Super Sons #10 (Published by DC Comics; Review by Pierce Lydon; ‘Rama Rating: 6 out of 10): This book suffers a bit without stellar cartooning, and unfortunately, artist Jose Luis isn’t quite up to the task. Drawing is hard. Drawing babies and children even moreso, but without consistent renderings of Jon and Damian, writer Peter J. Tomasi’s script doesn’t play the way it does with some on like Jorge Jimenez. The story here is pretty light overall, so it really hinges on that expression work to sell the smaller bits in the script. Tomasi's dialogue is really great despite not much happening. It’s just held back by some occasionally awkward art. But the Super Sons getting their own base of operations stands to be a pretty cool idea if delivered on properly. Hopefully, the art team can right the ship moving forward and bring back the charm that this books thrives with.
Fence #1 (Published by BOOM! Studios; Review by Kat Calamia; ‘Rama Rating: 8 out of 10): In the footsteps of smash-hit anime Yuri!!! on Ice comes BOOM! Studios’ Fence #1. C.S. Pacat and Johanna the Mad takes you deep into the world of fencing. Fence #1 does a nice job at introducing main character Nicholas Cox and his rival Seiji Katayama. The issue does what every sports story should – it helps you root for the underdog. Writer C.S. Pacat presents Cox’s backstory of why he loves and wants to excel in this sport, which quickly allows the reader to feel connected to the character. Johanna The Mad on pencils does a good job at embracing the title’s anime inspiration with the series’ character designs making them feel like American versions of characters you would see in Free! or Yuri!!! On Ice. The fencing scenes are solid, but I hope these action sequences get more intense as the series continues because this will be a make it or break it for a comic book called Fence. Fence #1 kept me entertained with its character building and peek into the world of fencing, but got me totally hooked with the issue’s cliffhanger and what this ending could mean for Nicholas and Seiji’s rivalry.

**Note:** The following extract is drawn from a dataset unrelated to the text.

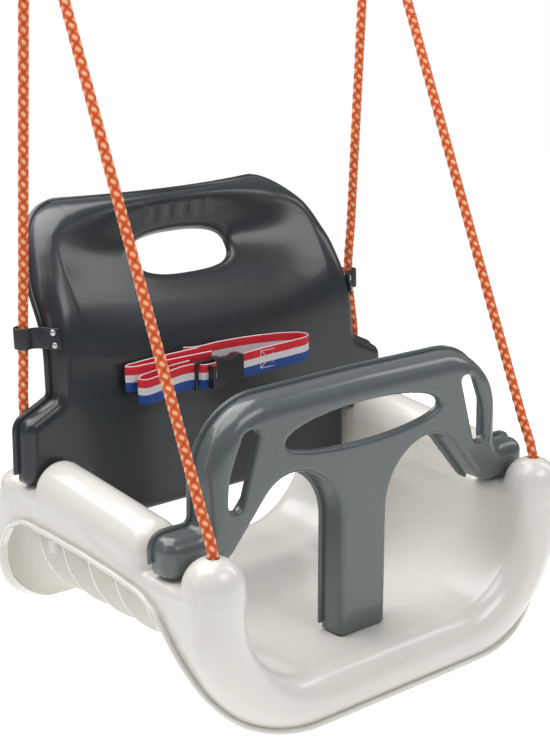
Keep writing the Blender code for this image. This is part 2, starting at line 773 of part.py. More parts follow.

Invincible #142 (Published by Image Comics; Review by Kat Calamia; ‘Rama Rating: 8 out of 10): The battle Invincible fans have been waiting for is finally here, as Invincible takes on Robot, and this payoff doesn’t disappoint. Mark enlists fan-favorites to take down Robot, which gives Robert Kirkman the opportunity to give Invincible's extended cast a good amount of panel time as the series reaches its end. It was especially nice to see the return of Monster Girl and her son - given Monster Girl and Robot's history with one another, it was very justifying to see her help Mark get the final blow. Mark and Robot’s rivalry ends on a powerful conversation of ideologies, which is a very fitting conclusion for these two, as Ryan Ottley on pencils aces the action sequences and emotional beats for Robot’s final bow. Invincible #142 has it all - action, character moments, and drama as Robert Kirkman inches closer to the final conclusion of his long-running superhero comic book.
Defenders #7 (Published by Marvel Comics; Review by David Pepose; ‘Rama Rating: 7 out of 10): Thank goodness for David Marquez. What could have been a fairly threadbare issue of Defenders is rescued by the fact that the artist executing the book is a freaking beast. After an extended (and kind of tiresome) gag involving Deadpool recap pages and a quick introduction between Elektra and Iron Fist, writer Brian Michael Bendis essentially tags out for a quarter of the book for a silent five-page fight between Danny and Elektra - thankfully, Marquez knocks that sequence out so hard that you (almost) don’t mind the conceit. Where Bendis proves his best isn’t so much the interpersonal dynamics of the Defenders themselves (Luke and Jessica are largely just watching on the sidelines as Daredevil gets a cute beat), but the bad guys - there’s one twist I won’t spoil, but was pleasantly surprised that Bendis still finds ways to provide us some stakes. That said, given how threadbare the lead characters are, the revolving door of cameos feels a little gratuitous - for example, do we need Deadpool in another book? Thankfully, this book can coast by on looks for now, but seven issues in, it’d be nice to see more structure and direction to the Defenders.
Bloodshot Salvation #3 (Published by Valiant Entertainment; Review by Kat Calamia; ‘Rama Rating: 9 out of 10): Writer Jeff Lemire weaves the past with the present and makes both of them compelling in this week’s Bloodshot Salvation #3. In the present, Magic has the opportunity to talk to her deceased husband Bloodshot, and uncovers revelations that force Magic and her daughter to reconsider their plan of action. Meanwhile, Lemire's past sequences focus on Ray’s interaction with Magic’s father, a cult leader, and Ray’s devotion to protecting his family by any means necessary. This leads nicely into Magic’s current events, and why Ray isn’t in the picture anymore. Both Lewis LaRosa and Mico Suayan on pencils do a great job at bridging the intertwining storylines Lemire presents with his script. The present art style brings a darker tone with its use of coloring and inking as the past feels brighter with the colorist’s use of water coloring style. Bloodshot Salvation #3 biggest strength is its character moments; Jeff Lemire, Lewis LaRosa, and Mico Suayan beautifully chart the paths that brought Magic and Ray together and tore them apart.